Few of Park’s podcast hosts have questioned her stories. But debunking her claims has become something of a hobby for left-wing internet figures, such as Twitch star Hasan Piker. An image of Park from her Rogan interview became a popular meme in May, used by posters to signal to readers that they’re exaggerating or telling a tall tale.
“The joke is that she’ll say anything that’s just wildly outlandish, and Joe will just accept it as true,” said Don Caldwell, editor of the site Know Your Meme.
Other high-profile accounts of life inside North Korea have turned out to be fabrications. In 2015, former Post reporter Blaine Harden conceded factual errors in “Escape from Camp 14,” his 2012 bestseller about defector Shin Dong-hyuk. Under pressure from other defectors who disputed his stories, Shin admitted that he had lied about several key aspects of his story, saying that he had originally found it “too painful” to give a full account of his life.
Scholars say North Korean defectors may feel pressure to serve up a dramatically compelling account of their previous lives. While South Korea provides some aid and training to the roughly 30,000 defectors in the country, they often find themselves ill-equipped to earn a living in a competitive capitalist economy. Defectors face higher-than-average unemployment rates; their suicide rates are said to be higher than the general population’s.
Some defectors in South Korea are paid for interviews, and there is a sense that the more attention-grabbing stories will earn more money. Meanwhile, North Korea’s isolation makes it difficult to fact-check even the most bizarre tales.
He escaped North Korea, then risked everything to go back for his mom
Park’s first memoir appeared in 2015 amid an “increasing number of narratives of escape from North Korea,” its Kirkus review noted. Hong, the UC Santa Cruz professor, sees a booming “industry” for such tales, “and that involves English-language bestsellers on Amazon, it involves TED Talks, it involves documentary films, it involves a speaking circuit.”
It would seem unnecessary to exaggerate the horrors of North Korea when the documented truth is terrible enough. A 2014 United Nations report found widespread government abuses, including rape, murder and forced abortions. In 2022, a State Department report on North Korea listed forced sterilization, executions and “arbitrary” detentions as part of a long array of “significant human rights issues” in the country.

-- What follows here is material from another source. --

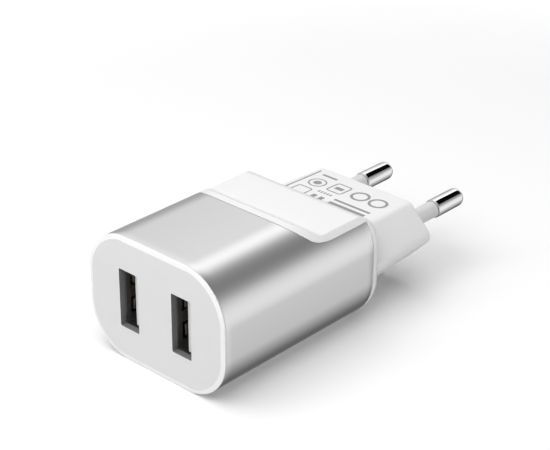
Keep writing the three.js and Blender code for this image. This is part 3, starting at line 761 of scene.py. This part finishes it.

Park’s critics fear that the questionable veracity of her claims about North Korea will overshadow genuine concerns about the dire state of human rights there. Song, the University of Melbourne professor, believes Park reflects back to her audiences what they want from her — whether it’s to confirm their deepest fears of authoritarianism or their darkest suspicions of liberalism.
“She’s a total mirror of the society she’s in,” Song said. “She can read this emotional radar in what people want to read from her.”